The little yellow thing you see is a rubberband that I tied into the fabric of the sweater so that way I know which side I should put the buttonholes on. (Yes, I am that scatterbrained.) You will note how that one is being saved for last, simply because the I-cord buttonholes, which are really clever, are also a pain in the ass to make. (You have to do math and count the whole way up the edge.) (And also, the buttonhole formula is the only time that I’ve ever had a need for Algebra in my entire life.  Just saying Kent State.) (But I should be done with math by the end of this academic year so Woo Whoo!)

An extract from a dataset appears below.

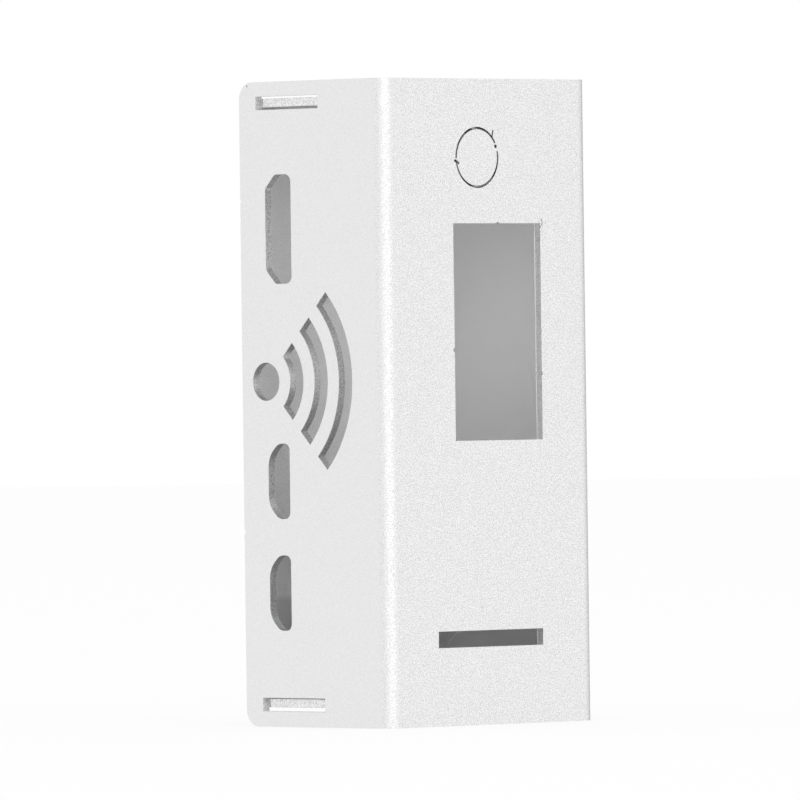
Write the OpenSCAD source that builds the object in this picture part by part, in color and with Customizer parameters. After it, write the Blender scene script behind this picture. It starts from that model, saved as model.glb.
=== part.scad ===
// Aluminium case for a 65 x 30 mm single-board computer with a display board on top of it.
// Two folded sheets snap together: the cover is the front face and both long walls, and the
// base is the back plate and both end plates, which stand a little proud of the cover's free
// edges. The case stands on one short end, +Z up, with the front face towards -Y. Heights are
// measured from the lower end, depths from the front face and widths from the left wall.

/* [Cover] */
// Width across the two long walls
case_w = 33.4; // [33:0.1:36]
// Depth from the front face to the free edges of the long walls
case_d = 23.5; // [23:0.1:30]
// Length of the cover
case_l = 74.1; // [74:0.1:80]
// Radius of the free corners of the long walls
corner_r = 2; // [0.5:0.1:3]

/* [Sheet] */
// Thickness of both sheets
sheet = 1; // [0.8:0.1:1.2]
// Inner radius of every fold
fold_r = 0.7; // [0.5:0.1:1]
// How far the outer skin draws in at the two ends of a fold
fold_draw = 0.2; // [0.05:0.05:0.3]

/* [Display window] */
// Width of the window
window_w = 14; // [10:0.1:16]
// Height of the window
window_h = 24.9; // [20:0.1:26]
// Width position of the window's middle
window_x = 18.25; // [17:0.05:19]
// Height of the window's middle
window_z = 45.05; // [43:0.05:47]

/* [Indicator slot] */
// Width of the slot over the indicator lights
indicator_w = 16.8; // [10:0.1:20]
// Height of the slot
indicator_h = 1.9; // [1.5:0.1:3]
// Width position of the slot's middle
indicator_x = 16.5; // [15:0.1:18]
// Height of the slot's middle
indicator_z = 9.9; // [8:0.1:12]

/* [Knock-out disc] */
// Radius of the disc
disc_r = 3.3; // [3:0.05:4]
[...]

Since I have to think to work on this, progress will be minimal here for a little bit. I apologize in advance.

Monday

Well, I’ve a got a few things to say.

First of all, it’s cold here.  I am not going to say that it’s really cold, because I know what really cold is, but i will say that it is pretty cold. Or at least it was this morning. I’m glad that I’d taken the roommate’s suggestion and wore something warm. I would have gone back up for something warm. I am a big wimp when it comes to temperature, and I really am not looking forward to tomorrow morning, when I’ll be walking about two hours earlier. (Read: Two hours colder.) Which is a shame because I will be in a super bad mood, considering that this will be prior to eight a. m. (I am not a morning person in the deepest and truest sense of the word. I am a bitch before eight. Hell, before nine.)  However, sitting on my bed, with the window open, it really feels nice.

Second of all, I heard something that is of particular interest to me. The other day I was listening to a podcast that had Meg Swanson as a guest. (If you care to listen, go to schoolhouse press’ homepage and there is a link on the sidebar.) This makes it already of interest to me, but while she was on there, she said something, I don’t know if I believe (but hope to god is true), but Meg herself said it. (Would someone listen to it so that way I don’t think I made it all up.

They are planning to do an updated version on Knitting Workshop. This means that there will be color pictures, a new introduction, and actual directions. Can you believe that too? I couldn’t. Of course the brutal irony is that it probably won’t be done till long after I’m done with Elizabeth, but it will still be of a great interest to me. And it really shows that the book, published in 1981 (?) is still relevant today, (They wouldn’t be spending that much time and money if it wouldn’t be worth it.) And no, I haven’t been contacted to write the new introduction. (They are missing out let me tell you. That would be the longest introduction in the history of introductions.)

Well that is kind of my biggest news. In other words I’m still puttering along here. I got a 100 on an exam last week. I got a 96 on my math final. I got an 84 on another exam, so I’m doing pretty well by the way of grades.

In the field of knitting, I am doing pretty well. I’m about done with the jerkin. (It doesn’t have sleeves, don’t get excited.) I’m pretty happy with this, though it will have to wait till this weekend when I’ll be running home overnight, and will be able to pick up something from the stash that would work. (That’s the problem with living in a cubicle with another person, one really doesn’t have the space to stash those little bits and bobs that come in so handy in times like this.)

The Gansey is coming along, but not at the pace that I would prefer it. I’m almost to the armholes. Once again, the gussets are adding more length to it than I would have liked, but that doesn’t mean that I’m done knitting them. I’ve already started them, so I’m committed at this point. Other than that little snafu, it’s moving alone well enough. My prejudiced against Gansey patterns turned out to be unfounded, because I’m loving the knitting of this one, which is odd because the old one was like being water-boarded. Maybe it’s the knitting in the round thing, or the fact that this one takes some kind of a metal capacity to knit.

I’ve finished another hat. This was a while ago, but it’s drying right now. It says “Grant” which is a good thing, because, you know, it’s for Grant.